Remember those very public audits and fines the Consumer Financial Protection Bureau (CFPB) was levying against finance sources? Well, they’re still happening; they’re just not being publicized. And according to Tony, regulators are looking beyond a finance source’s entire book of business. They’re auditing individual branches all the way back to the buyers, and they want to make sure finance sources are adhering to the buying guidelines they’re helping to shape.

“The thing we have to realize is the finance companies are loaning the government’s money,” Tony said. “And if they’re loaning out the government’s money, guess who makes the rules?”

What regulators are concerned about is financial stress — not the finance source’s, but the consumer’s financial stress. Also keep in mind the CFPB is in the “proposed rule stage” with its impending debt-collection rules. And all of that is playing into how finance sources operate in the indirect market, which is why they seem to be requiring more stips these days. Not only are they guarding their portfolios, they’re guarding against unwanted attention from regulators.

By the way, regulators aren’t fans of lender-to-dealer relationships. They prefer the two sides be at an arm’s length, which means it’s going to get tougher to lean on finance sources to get those tough deals done.

Now, the best thing you can do right now is to get your teams to slow down. Because if there are any issues with the customer’s name, address, phone number, Social Security number, income, VIN, driver’s license, insurance card, odometer reading, or miles on the trade, your deal ends up in “Stipville.”

As business managers, discovering your finance source’s appetite is critical. For a captives, it is new cars first, CPO second. Tony added that finance sources, especially captives, are giving higher loan-to-value limits on certified pre-owned vehicles. For domestics, CPO can add $500 to the LTV; for imports, it’s $1,000. So, certifying your inventory might not be a bad idea.

Now, when working with a customer, consider this question: Is it extravagant or is it good transportation? In other words, trying to stick a credit-challenged customer into an Escalade with 22-inch wheels isn’t going to fly these days. So take note.

In fact, as a vehicle gets more expensive, Tony said, LTV goes down — even if your finance source’s guidelines say it’ll do 120%. “It’s a sliding scale that, frankly, I don’t even think the underwriters and the buyers have full access to. So if I have a heavy negative-equity situation and a lack of cash, maybe we submit it on a less expensive vehicle to increase the LTV to get the deal approved, then flip it to the more expensive unit.”

Captives, like other lending segments, are no longer allowing rebates to suck up negative equity. Additionally, three of the finance sources Tony talked to said their limit for negative equity is $7,500 on prime deals, $3,500 on nonprime. Knowing your finance sources’ negative-equity limit is critical, so get on the horn with them.

While you’re at it, find out what their payment-to-income (PTI) limits are. Tony said his sources put it at 15% to 20% for borrowers with a credit score of 640 and above, and between 10% and 15% for nonprime — even as low as sub-10%, in some cases.

Now, the death line for any deal is “130/13,” as in a deal submitted with a 130% advance and a 13% PTI on a customer with a credit score below 640 is dead on arrival.

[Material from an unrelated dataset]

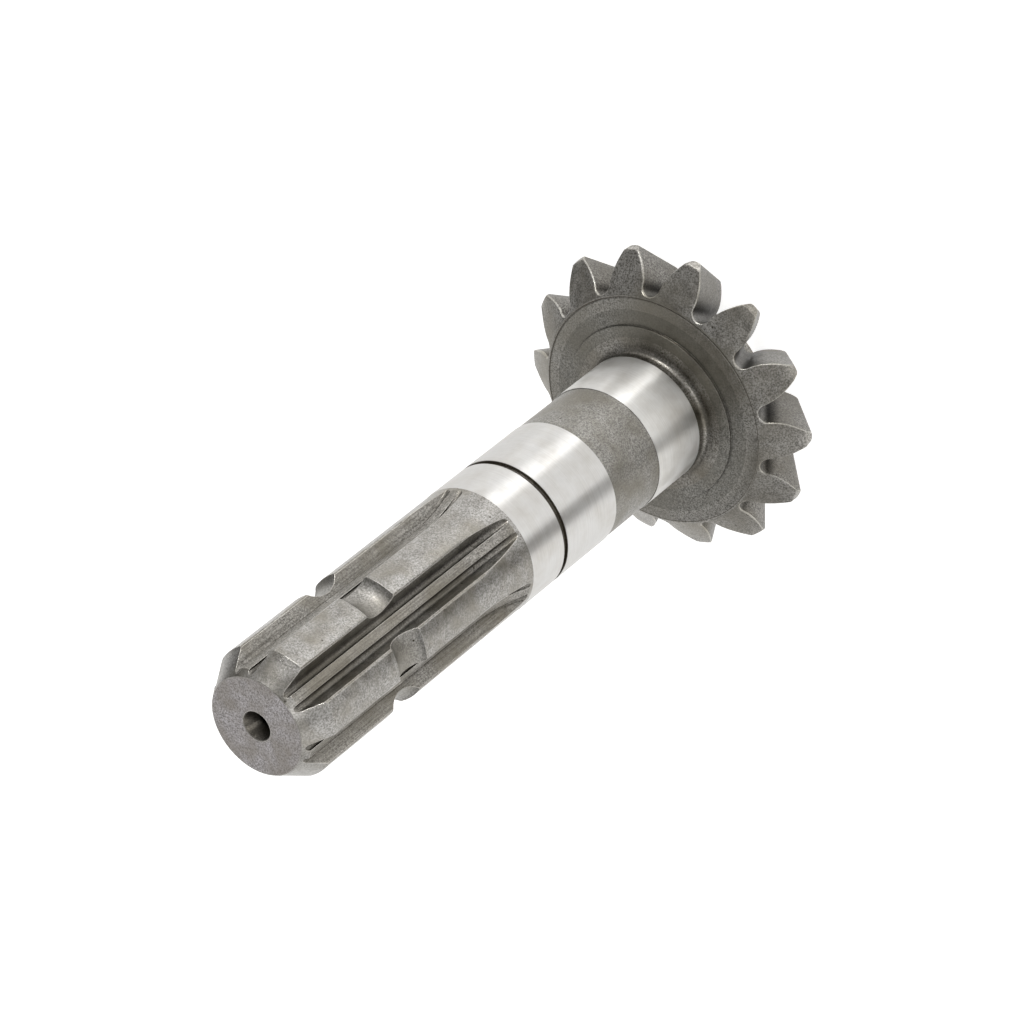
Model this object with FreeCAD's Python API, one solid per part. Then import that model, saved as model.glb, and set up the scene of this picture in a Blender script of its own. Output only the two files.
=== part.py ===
import FreeCAD, Part
import math
import os

# Bevel pinion shaft: splined drive end, ground seats and straight bevel pinion, all one
# piece of steel. It stands on its front face at z = 0 and z is its axis. Millimetres
# and degrees.

# splined end
spline_length = 84.9          # from the end face to the first ground seat
spline_count = 6
spline_diameter = 34.8
spline_tooth_width = 8.6
spline_edge_break = 0.3
end_face_diameter = 26.0
end_chamfer_length = 7.2

# floor of each spline space: a raised land between two rounded grooves
land_diameter = 28.4
land_width = 2.5
groove_diameter = 26.6
groove_round = 0.45           # height of the groove's rounded floor
cutter_radius = 40.0          # run-out of the grooves towards the seat
cutter_overrun = 0.6          # how far the grooves run out past the seat's edge

# detent groove round the spline, for the balls of a quick-release yoke
detent_centre = 37.3          # from the end face
detent_diameter = 29.7
detent_radius = 6.8

# ground seats and the stretches between them, from the spline to the pinion
seat_diameter = 35.0
seal_seat_length = 13.8
seal_seat_lead = 0.8          # length of the slight bevel that leads a seal onto its seat
ring_groove_width = 1.6
ring_groove_diameter = 33.0
outer_seat_length = 20.8
band_length = 19.2            # unground
band_diameter = 34.6
inner_seat_length = 18.0
neck_length = 3.1
neck_diameter = 34.4
neck_fillet = 1.6

# face the inner bearing bears on, and the flat back of the pinion
abutment_diameter = 49.0
abutment_height = 0.75
back_diameter = 64.0

# straight bevel pinion, for a mate at right angles to it
pinion_teeth = 14
mate_teeth = 19
gear_module = 5.25            # at the large end
pressure_angle = 20.0
tooth_thickness = 10.0        # along the pitch circle at the large end
addendum = 7.7                # at the large end
face_width = 19.8
heel_bevel = 1.7              # bevel on the tips at the large end
toe_round = 1.0               # rounding of the tips at the small end
tip_round = 1.0               # rounding along both edges of each tip
mounting_distance = 55.2      # from the pitch apex to the abutment face
flank_points = 6              # points that carry each involute

# front face, and the centre hole in either end
nose_diameter = 40.0
nose_chamfer = 1.0
nose_standout = 0.4           # how far the front face stands past the teeth
centre_mouth_diameter = 8.0
centre_pilot_diameter = 3.6
centre_depth = 9.0
centre_angle = 60.0
drill_point_angle = 118.0

# room round the cutting shapes, so that they come clear of the steel
clearance = 2.0
tip_clearance = 0.2
tip_run_out_angle = 30.0      # slope at which a tip's rounding meets the tip

# radii
spline_radius = spline_diameter / 2
land_radius = land_diameter / 2
groove_radius = groove_diameter / 2
seat_radius = seat_diameter / 2
band_radius = band_diameter / 2
ring_groove_radius = ring_groove_diameter / 2
neck_radius = neck_diameter / 2
nose_radius = nose_diameter / 2

# pitch cone, and the spur gear that its large end unrolls to
pitch_angle = math.atan(pinion_teeth / mate_teeth)
pitch_radius = gear_module * pinion_teeth / 2
heel_distance = pitch_radius / math.sin(pitch_angle)
toe_distance = heel_distance - face_width
unrolled_radius = pitch_radius / math.cos(pitch_angle)
unrolled_tip = unrolled_radius + addendum
unrolled_half_pitch = math.pi * math.cos(pitch_angle) / pinion_teeth
base_radius = unrolled_radius * math.cos(math.radians(pressure_angle))
toe_addendum = addendum * toe_distance / heel_distance
arc_middle = 1 - math.sqrt(0.5)

# heights, upwards from the front face
tooth_front = ((toe_distance + toe_round) * math.cos(pitch_angle)
               - (toe_addendum - toe_round) * math.sin(pitch_angle) - toe_round)
z_apex = nose_standout - tooth_front
z_abutment = z_apex + mounting_distance
z_neck = z_abutment + neck_length
z_inner_seat = z_neck + inner_seat_length
z_band = z_inner_seat + band_length
z_outer_seat = z_band + outer_seat_length
z_ring_groove = z_outer_seat + ring_groove_width
z_seal_seat = z_ring_groove + seal_seat_length
z_end = z_seal_seat + spline_length


def point(x, z, y=0.0):
    return FreeCAD.Vector(x, y, z)


def edge(points):
    # two points make a line, three an arc, more a smooth curve
    if len(points) == 2:
        return Part.LineSegment(*points).toShape()
    if len(points) == 3:
        return Part.Arc(*points).toShape()
    curve = Part.BSplineCurve()
    curve.interpolate(points)
    return curve.toShape()


def turned(outline):
    # a pair in the outline is an arc: a point on the way, and its end
    edges = []
    here = outline[0]
    for move in outline[1:] + outline[:1]:
        points = move if isinstance(move, tuple) else (move,)
        edges.append(edge([here, *points]))
        here = points[-1]
    return Part.Face(Part.Wire(edges)).revolve(point(0, 0), point(0, 1), 360)


def cone_point(along, above):
    # along the pitch cone from its apex, then out at right angles to the cone
    radius = along * math.sin(pitch_angle) + above * math.cos(pitch_angle)
    z = z_apex + along * math.cos(pitch_angle) - above * math.sin(pitch_angle)
    return point(radius, z)


def cone_point_at_radius(along, radius):
    above = (radius - along * math.sin(pitch_angle)) / math.cos(pitch_angle)
    return cone_point(along, above)


def spline_outline():
    depth = spline_radius - detent_diameter / 2
    half_width = math.sqrt(detent_radius ** 2 - (detent_radius - depth) ** 2)
    z_detent = z_end - detent_centre
    detent_bottom = point(detent_diameter / 2, z_detent)
    return [
        point(end_face_diameter / 2, z_end),
        point(spline_radius, z_end - end_chamfer_length),
        point(spline_radius, z_detent + half_width),
        (detent_bottom, point(spline_radius, z_detent - half_width)),
        point(spline_radius, z_seal_seat),
    ]


def seat_outline():
    fillet_in = neck_fillet * arc_middle
    fillet_middle = point(neck_radius + fillet_in, z_abutment + fillet_in)
    return [
        point(seat_radius, z_seal_seat - seal_seat_lead),
        point(seat_radius, z_ring_groove),
        point(ring_groove_radius, z_ring_groove),
        point(ring_groove_radius, z_outer_seat),
        point(seat_radius, z_outer_seat),
        point(seat_radius, z_band),
        point(band_radius, z_band),
        point(band_radius, z_inner_seat),
        point(seat_radius, z_inner_seat),
        point(seat_radius, z_neck),
        point(neck_radius, z_neck),
        point(neck_radius, z_abutment + neck_fillet),
        (fillet_middle, point(neck_radius + neck_fillet, z_abutment)),
    ]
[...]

And if your sales team is having trouble getting a down payment out of customer, train them to say this: “Folks, if you don’t have an initial investment equal to the payment you’re agreeing to, why should a finance company give you a loan?”

Regulators might not like the connection you have with your finance sources, but that doesn’t mean relationships no longer matter. In fact, they’re more critical than ever, especially with everything being such a moving target these days. What it does mean is that those favors you got on those difficult deals might not be available in the near future.